Kent MG, Fotios S, Altomonte S. Order effects when using Hopkinson’s multiple criterion scale of discomfort due to glare. Building & Environment 2018; 136: 54-61.

When evaluating discomfort the test participant must look somewhere, and for evaluating discomfort from peripheral sources a fixation task is used. This experiment compared the use of a simple fixation mark and a task requiring a degree of cognitive attention. The results confirmed a lower degree of discomfort is expressed when engaged in a task demanding a higher degree of cognitive attention.

Kent M, Fotios S, Altomonte S. An experimental study on the effect of visual tasks on discomfort due to peripheral glare. Leukos. 2019; 51(1): 17-28.

Stimulus range bias is probably the greatest problem within subjective evaluations of magnitude. Here we demonstrate its influence on evaluations of discomfort from glare using adjustment. The conclusion, that range bias is significant, is not unexpected but direct demonstration helps to support the message.

Kent MG, Fotios S, Cheung T. Stimulus range bias leads to different settings when using luminance adjustment to evaluate discomfort due to glare. Building & Environment 2019; 153; 281-287.

When you ask test participants to evaluate a series of items which vary in magnitude, it has been proposed that first the range is demonstrated. In other words, before any evaluations, show participants the smallest and largest magnitudes they are about to evaluate. This helps anchor the response range to the magnitudes. This experiment was conducted to determine whether such demonstration would affect the evaluations.

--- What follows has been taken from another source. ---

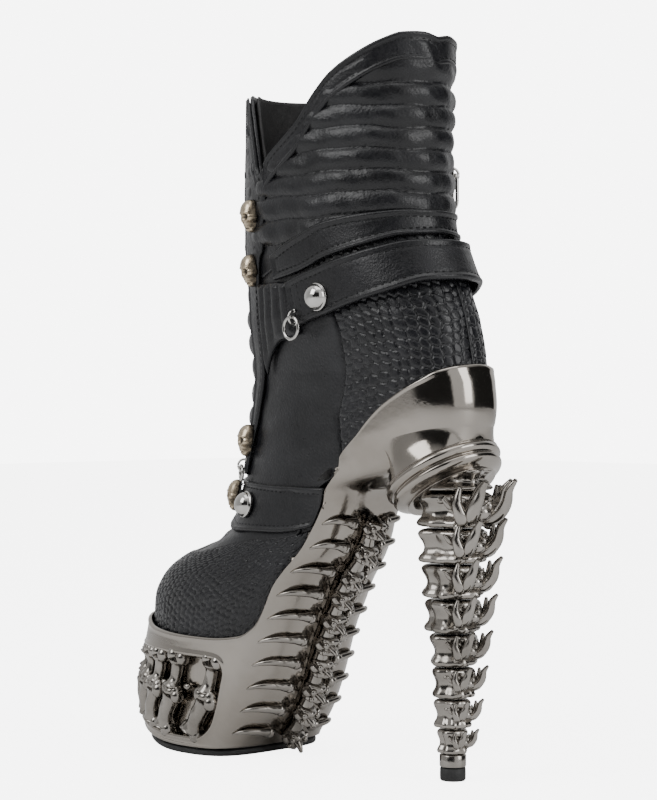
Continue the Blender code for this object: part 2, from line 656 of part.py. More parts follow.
def make_studs():
    """Dome and skull studs, on both sides alike."""
    for side, sign in (("outer", 1.0), ("inner", -1.0)):
        for place, height, angle, offset in DOMES:
            seat = frame_at(height, sign * angle, offset)
            profile = [(0.0, 5.6), (2.2, 5.3), (4.2, 4.3), (5.7, 2.8), (6.5, 0.8), (6.5, 0.0),
                       (0.0, 0.0)]
            turned("%s_dome_%s" % (place, side), profile, "steel", seat, 12)
        for number, (height, angle, offset) in enumerate(SKULLS, 1):
            bm = bmesh.new()
            bmesh.ops.create_uvsphere(bm, u_segments=10, v_segments=8, radius=1.0)
            for vert in bm.verts:
                narrow = 1.0 if vert.co.y > -0.2 else 0.72
                vert.co = Vector((vert.co.x * 6.0 * narrow, vert.co.y * 7.8, vert.co.z * 6.6)) * MM
            everything = bm.verts[:] + bm.edges[:] + bm.faces[:]
            bmesh.ops.bisect_plane(bm, geom=everything, plane_co=(0.0, 0.0, 0.0004),
                                   plane_no=(0.0, 0.0, -1.0), clear_outer=True)
            bmesh.ops.holes_fill(bm, edges=[e for e in bm.edges if e.is_boundary], sides=0)
            add_mesh("skull_stud_%d_%s" % (number, side), bm, "pewter",
                     frame_at(height, sign * angle, offset))


def make_rings():
    """Wire rings that hang in small keepers at the strap ends; each turns on its own hinge."""
    for side, sign in (("outer", 1.0), ("inner", -1.0)):
        for place, height, angle, offset, radius in RINGS:
            seat = frame_at(height, sign * angle, offset)
            keeper = [(0.0, 3.0 * math.cos(math.radians(a)), 3.0 * math.sin(math.radians(a)))
                      for a in spread(0.0, 180.0, 8)]
            tube("%s_keeper_%s" % (place, side), [(x, y, z + 0.9) for x, y, z in keeper], 0.6,
                 "steel", seat)
            hinge = frame_at(height, sign * angle, offset + RING_LIFT, upright=True)
            loop = arc(radius, 90.0, 90.0 + 360.0 * 15 / 16, 16, (0.0, -radius))
            tube("%s_ring_%s" % (place, side), loop, 0.8, "steel", hinge, cyclic=True)


def make_zip():
    for side, start, end in (("outer", ZIP_ANGLE - 2.8, ZIP_ANGLE - 0.2),
                             ("inner", ZIP_ANGLE + 0.2, ZIP_ANGLE + 2.8)):
        shell_piece("zip_chain_" + side, [start, end], ZIP_LOW, edge(TOP_EDGE, -2.0), -1.3, -0.3,
                    14, "tape")
    seat = slider_frame()
    bm = bmesh.new()
    bmesh.ops.create_cube(bm, size=1.0)
    for vert in bm.verts:
        taper = 0.62 if vert.co.y < 0.0 else 1.0
        vert.co = Vector((vert.co.x * 7.4 * taper, vert.co.y * 11.0, (vert.co.z + 0.5) * 2.6)) * MM
    slider = add_mesh("zip_slider", bm, "steel", seat)
    bridge = [(0.0, 3.4 * math.cos(math.radians(a)), 2.2 + 3.0 * math.sin(math.radians(a)))
              for a in spread(0.0, 180.0, 9)]
    boolean(slider, tube_mesh("slider_bridge", bridge, 0.7, "steel", seat, CUTTERS), "UNION")
    hinge = seat @ Matrix.Translation((0.0, 0.0, SLIDER_PIVOT * MM))
    loop = arc(3.4, 0.0, 180.0, 7, (0.0, -3.4)) + arc(3.4, 180.0, 360.0, 7, (0.0, -12.2))
    tube("zip_pull", loop, 0.9, "steel", hinge, cyclic=True)


def slider_frame():
    """Frame of the slider: its Y is the zip's straight run, which is upright."""
    return frame_at(SLIDER_Z, ZIP_ANGLE, SLIDER_OFFSET, upright=True)


def main():
    clear_scene()
    make_outsole()
    make_platform_shell()
    make_platform_filler()
    make_bone_insert()
    make_rib_spine()
    make_heel_column()
    make_heel_collar()
    make_heel_parts()
    make_footbed()
    make_upper()
    make_trim()
    make_studs()
    make_rings()
    make_zip()


main()
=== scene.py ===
import math
import random

import bpy
import numpy as np
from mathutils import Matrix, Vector


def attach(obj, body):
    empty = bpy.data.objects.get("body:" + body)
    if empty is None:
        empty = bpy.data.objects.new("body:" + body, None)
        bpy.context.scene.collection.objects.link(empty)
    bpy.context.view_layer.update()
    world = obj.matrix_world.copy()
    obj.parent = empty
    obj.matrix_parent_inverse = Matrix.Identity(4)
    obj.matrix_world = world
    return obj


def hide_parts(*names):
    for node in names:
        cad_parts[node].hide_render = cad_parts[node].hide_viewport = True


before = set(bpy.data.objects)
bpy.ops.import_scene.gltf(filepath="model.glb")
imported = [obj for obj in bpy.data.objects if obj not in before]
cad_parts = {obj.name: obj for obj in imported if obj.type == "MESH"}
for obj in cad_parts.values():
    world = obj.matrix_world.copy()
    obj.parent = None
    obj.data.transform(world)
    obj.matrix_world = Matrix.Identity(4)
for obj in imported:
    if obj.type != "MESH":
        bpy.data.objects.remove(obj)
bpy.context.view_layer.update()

MM = 0.001

# ---------------------------------------------------------------------------------------------
# The last: the surface that the upper, the sole unit and the straps follow, in millimetres.
# Each station: height, front, back, half width, y of the widest point, front and back roundness.
# ---------------------------------------------------------------------------------------------
CENTRE_Y = -2.2
STATIONS = np.array((
    (0, -100, -31, 38, -64, 2.3, 3.6),
    (4, -109, -28, 40, -63, 2.3, 3.6),
    (20, -112, -16, 41, -60, 2.3, 3.6),
    (40, -112.5, -6, 41.5, -56, 2.3, 3.4),
    (57, -110.5, 0, 41, -48, 2.3, 3.3),
    (66, -109, 4, 40.5, -42, 2.4, 3.2),
    (76, -107.5, 9, 40.5, -36, 2.5, 3.2),
    (86, -103, 14, 40, -32, 2.4, 3.3),
    (94, -95, 20, 38.5, -26, 2.3, 3.4),
    (100, -84, 25, 36.5, -20, 2.2, 3.4),
    (105, -69, 28, 35, -14, 2.1, 3.4),
    (110, -58, 30, 34, -8, 2.1, 3.4),
    (118, -50, 33.5, 32, -2, 2.1, 3.4),
    (132, -47, 43, 30.5, 4, 2.1, 3.4),
    (143, -46, 74, 30, 10, 2.1, 3.2),
    (150, -45, 85, 30, 14, 2.1, 3.0),
    (160, -44, 101, 30, 22, 2.1, 2.8),
    (164, -43.5, 104.5, 30, 25, 2.1, 2.7),
    (172, -43, 105.5, 30, 29, 2.1, 2.7),
    (183, -42, 104.5, 30.5, 34, 2.1, 2.6),
    (194, -41.5, 101, 31, 36, 2.1, 2.6),
    (205, -41, 97.5, 31.5, 36, 2.1, 2.5),
    (223, -40, 91, 32.5, 32, 2.1, 2.3),
    (240, -39.5, 83, 34, 27, 2.1, 2.2),
    (255, -39, 77.5, 35, 22, 2.1, 2.1),
    (275, -38, 75.5, 36, 20, 2.1, 2.1),
    (305, -37, 75.5, 36.5, 20, 2.1, 2.1),
    (345, -36, 76, 37, 20, 2.1, 2.1),
), dtype=float)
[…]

Kent M, Fotios S. The effect of a pre-trial range demonstration on subjective evaluations using category rating of discomfort due to glare. Leukos 2021; 17(1): 43-58.

Jan Wienold (EPFL) and several colleagues recently published a paper in which they tested several possible metrics for discomfort from daylight glare using a several independent sets of data. In terms of a robust analysis, this was outstanding work. In this item of correspondence I raised a few of questions. One question asked about fairness, given that the proposers of the two best-performing models are also authors of the analysis. A further question asked about stimulus range bias: the authors had suggested it was not a problem but that is unlikely to be the case.

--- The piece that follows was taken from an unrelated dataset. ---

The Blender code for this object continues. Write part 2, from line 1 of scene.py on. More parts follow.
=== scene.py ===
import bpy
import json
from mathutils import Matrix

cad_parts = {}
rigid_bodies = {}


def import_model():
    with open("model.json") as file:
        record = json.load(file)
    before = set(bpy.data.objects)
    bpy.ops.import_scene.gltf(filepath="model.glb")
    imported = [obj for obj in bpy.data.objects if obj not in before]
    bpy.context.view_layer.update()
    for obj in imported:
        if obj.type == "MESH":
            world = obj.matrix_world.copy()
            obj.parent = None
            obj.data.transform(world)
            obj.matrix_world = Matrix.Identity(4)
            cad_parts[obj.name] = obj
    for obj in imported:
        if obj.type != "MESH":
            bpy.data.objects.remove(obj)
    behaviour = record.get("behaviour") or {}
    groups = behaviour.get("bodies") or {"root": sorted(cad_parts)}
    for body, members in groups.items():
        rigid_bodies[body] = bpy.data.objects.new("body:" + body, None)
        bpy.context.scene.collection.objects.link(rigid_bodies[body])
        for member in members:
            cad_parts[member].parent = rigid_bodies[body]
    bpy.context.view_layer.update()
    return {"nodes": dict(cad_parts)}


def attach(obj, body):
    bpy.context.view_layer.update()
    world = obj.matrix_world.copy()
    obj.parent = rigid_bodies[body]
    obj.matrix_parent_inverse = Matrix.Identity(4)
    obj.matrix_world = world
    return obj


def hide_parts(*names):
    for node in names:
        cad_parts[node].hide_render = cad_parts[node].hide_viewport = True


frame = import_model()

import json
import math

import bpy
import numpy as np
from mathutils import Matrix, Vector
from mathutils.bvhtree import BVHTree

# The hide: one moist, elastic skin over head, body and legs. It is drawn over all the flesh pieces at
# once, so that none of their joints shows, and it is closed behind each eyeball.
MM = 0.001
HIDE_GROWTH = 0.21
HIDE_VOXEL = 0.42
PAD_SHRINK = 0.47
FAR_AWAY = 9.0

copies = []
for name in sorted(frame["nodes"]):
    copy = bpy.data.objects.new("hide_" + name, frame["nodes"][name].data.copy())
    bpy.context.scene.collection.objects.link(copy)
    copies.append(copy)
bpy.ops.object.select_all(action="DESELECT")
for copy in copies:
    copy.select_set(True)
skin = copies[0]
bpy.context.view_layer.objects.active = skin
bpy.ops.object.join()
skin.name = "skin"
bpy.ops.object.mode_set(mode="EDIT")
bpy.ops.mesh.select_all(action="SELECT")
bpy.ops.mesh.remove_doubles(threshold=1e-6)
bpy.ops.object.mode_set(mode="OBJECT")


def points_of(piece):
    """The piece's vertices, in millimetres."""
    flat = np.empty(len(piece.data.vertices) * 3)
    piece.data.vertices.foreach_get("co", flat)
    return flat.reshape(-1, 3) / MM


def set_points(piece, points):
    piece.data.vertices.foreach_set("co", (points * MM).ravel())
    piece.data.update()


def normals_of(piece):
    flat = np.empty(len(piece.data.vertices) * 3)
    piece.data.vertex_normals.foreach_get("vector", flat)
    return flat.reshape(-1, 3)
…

Fotios S. Correspondence: Discussion of ‘The cross validation and robustness of daylight glare metrics’ Lighting Research and Technology 2020; 52(2): 314-317.

Glare can impair vision (disability) as well as causing discomfort.

This article describes an experiment conducted to investigate how disability glare can affect target detection.

Winter J, Fotios S, Völker S. The effects of glare and inhomogeneous visual fields on contrast detection in the context of driving. Lighting Research and Technology 2018; 50(4): 537-551.

This is a review of th emethods used to measure the discomfort imposed by glare. It shows there are many sources of bias in measurement. A key issue is stimulus range bias, which confounds the translation of what should be considered a relative judgement (one scene is more glaring than another) into an absolute judgement (this scene represents a certain magnitude of discomfort). Until better acknowledgement is given to stimulus range bias it is unlikely that metrics for discomfort from glare will have any validity.

Fotios S, Kent M. Measuring discomfort from glare: Recommendations for good practise. Leukos. 2021; 17(4): 338-358

Many previous studies of discomfort from glare have used category rating to measure the degree of discomfort. One problem in these studies, in particular those studies of outdoor lighting using the de Boer scale, is that the magnitude labels on the scale are not always easy to understand. In some scales there is no option to say that discomfort is not apparant.

In this paper we propose an alternative scale. This is a two stage approach. First, a yes/no response as to whether or not there is any discomfort. If there is, and only if there is, the participant then rates the magnitude using a scale with labels that should be less confusing.

Hickcox KS, Fotios S, Abboushi B, Miller N. Correspondence: A new two-step approach for evaluating discomfort from glare. Lighting Research and Technology 2022; 54(1): 91-92.

Ongoing work

With colleagues from the IES Discomfort Glare in Outdoor Nighttime Environments (DGONE) we are working towards a metric for charactering discomfort.